German company Stadtwerke Kiel has announced its gas-fired 192MW combined-heat-and-power (CHP) plant will operate on 100pc green hydrogen by 2035—ten years before the country’s net-zero target. The utility has signed a memorandum of understanding with the plant’s engine provider, Innio, to convert the plant’s existing engines to run on hydrogen.
The Kiel CHP plant was brought online in 2019, following the decommissioning of a coal-fired facility. At the time, the plant was lauded as a way to provide backup power to an increasingly renewables-dominated grid, while emitting 70pc less CO₂ than the previous power plant.
But as natural gas prices have surged and Germany faces increasing pressure to balance energy prices, security and decarbonisation, the utility and its engine provider have turned to green hydrogen as a potential solution.

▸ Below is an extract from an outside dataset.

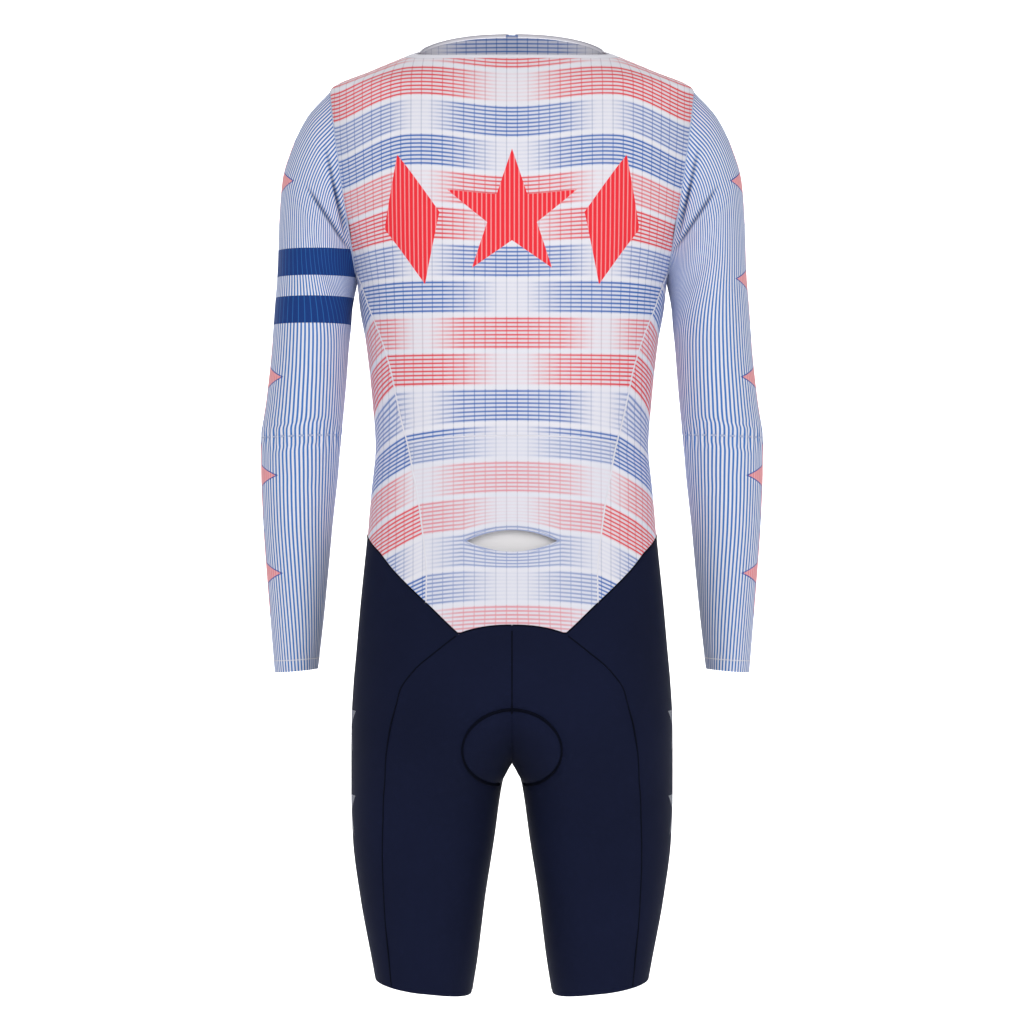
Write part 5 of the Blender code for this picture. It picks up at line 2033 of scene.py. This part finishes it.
# ---- Light and camera ------------------------------------------------------------------
@dataclass(frozen=True)
class Softbox:
    """A square lamp."""

    name: str
    place: tuple[float, float, float]  # metres
    aim: tuple[float, float, float]  # the point that it faces, in metres
    size: float  # metres along a side
    watts: float

    def build(self) -> None:
        """Adds the lamp."""
        lamp = bpy.data.lights.new(self.name, "AREA")
        lamp.shape, lamp.size, lamp.energy = "SQUARE", self.size, self.watts
        obj = bpy.data.objects.new(self.name, lamp)
        obj.location = self.place
        way = np.array(self.place, float) - np.array(self.aim, float)
        flat = math.hypot(way[0], way[1])
        obj.rotation_euler = (math.atan2(flat, way[2]), 0.0, math.atan2(way[0], -way[1]))
        bpy.context.scene.collection.objects.link(obj)


@dataclass
class Studio:
    """A white sweep, soft lights and a long lens behind the suit."""

    distance: float = 4.0  # metres from the camera to the middle of the suit
    view_height: float = -0.4388  # metres, the height at which the camera looks level
    frame_width: float = 1.065  # metres of the suit's plane across the picture
    floor: float = -1.35
    wall: float = 8.5  # metres from the suit to the upright part of the backdrop
    sweep: float = 3.0  # radius of the backdrop's curve, in metres
    reach: float = 14.0  # metres to either side and behind the camera
    top: float = 9.0  # metres above the floor
    daylight: float = 0.42
    lamps: tuple[Softbox, ...] = (
        Softbox("key_softbox", (-1.6, -3.6, 1.6), (0, 0, -0.3), 2.6, 60),
        Softbox("fill_softbox", (2.4, -3.2, 0.4), (0, 0, -0.5), 2.6, 40),
        Softbox("backdrop_light", (0, 4.2, 3.6), (0, 7.6, -0.8), 4.0, 560),
    )

    def build(self) -> None:
        """Builds the stage, the lights and the camera."""
        start, bend = self.wall - self.sweep, np.linspace(0.1, math.pi / 2, 12)
        profile = [(-self.reach, 0.0), (start, 0.0)]
        profile += [
            (start + self.sweep * math.sin(a), self.sweep * (1 - math.cos(a))) for a in bend
        ]
        profile += [(self.wall, self.top)]
        sides = (-self.reach, self.reach)
        verts = [(x, y, self.floor + z) for y, z in profile for x in sides]
        faces = [(2 * i, 2 * i + 1, 2 * i + 3, 2 * i + 2) for i in range(len(profile) - 1)]
        mesh = bpy.data.meshes.new("sweep")
        mesh.from_pydata(verts, [], faces)
        mesh.shade_smooth()
        sweep = bpy.data.objects.new("sweep", mesh)
        bpy.context.scene.collection.objects.link(sweep)
        # Matt white painted board: no gloss, so that the background stays even.
        paint = Solid("matt_white_paint", "#FBFBFC", "#F8F8FA", 0.9, gloss=0.1, grain_mm=4.0)
        sweep.data.materials.append(paint.build())
        for lamp in self.lamps:
            lamp.build()
        world = bpy.data.worlds.new("soft_daylight")
        world.use_nodes = True
        background = world.node_tree.nodes["Background"]
        background.inputs["Color"].default_value = (1.0, 1.0, 1.0, 1.0)
        background.inputs["Strength"].default_value = self.daylight
        bpy.context.scene.world = world
        lens = bpy.data.cameras.new("camera")
        lens.sensor_width = 36.0
        lens.lens = 36.0 * self.distance / self.frame_width
        lens.clip_end = 60.0
        camera = bpy.data.objects.new("camera", lens)
        camera.location = (0.0, -self.distance, self.view_height)
        camera.rotation_euler = (math.pi / 2, 0.0, 0.0)
        bpy.context.scene.collection.objects.link(camera)
        bpy.context.scene.camera = camera
        bpy.context.scene.view_settings.view_transform = "Standard"


def main() -> None:
    """Dresses the suit and lights it."""
    logging.basicConfig(level=logging.INFO, format="%(name)s %(message)s")
    Studio().build()
    Torso().build()
    Sleeves().build()
    Shorts().build()
    Sewing().build()
    Zip().build()


if __name__ == "__main__":
    main()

“We need flexible backup power plants so that Kiel and Germany can be securely supplied with power—especially when the wind does not blow and the sun does not shine. There is no getting around this basic law of physics,” says Joerg Teupen, board member for technology and personnel at Stadtwerke Kiel.
“To achieve climate neutrality for this type of power plant operation, hydrogen must be readily available to us” Teupen, Stadtwerke Kiel
“To achieve climate neutrality for this type of power plant operation, hydrogen must be readily available to us. However, this is dependent on Europe having an abundance of hydrogen available over the coming years,” he adds.
“For the conversion to happen no later than 2035, policymakers need to put the correct framework in place right now,” agrees Innio’s CEO. Olaf Berlien.
Germany aims to bring 10GW of domestic production capacity online by 2030, although a study by energy company Eon published last September suggests the country may be on track to start up only 5.6GW by that year.
The government opened its first tenders for green ammonia, methanol and green hydrogen-derived sustainable aviation fuels under the H2Global scheme last year. The scheme uses a contracts-for-difference mechanism, providing suppliers with long-term purchase agreements and offtakers with short-term sales contracts, with prices compensated by government funds.
The European Commission is set to open a similar auction to facilitate meeting its 10mn t/yr hydrogen import target by 2030, although the exact mechanism has not yet been published. The current lack of a definition for renewable hydrogen is also likely to be a stumbling block. While the last draft of the delegated acts outlining production criteria and lifecycle emissions requirements was published last month, adoption into law hinges on acceptance by the European Council and Parliament—which has already opted to extend its period of review to four months.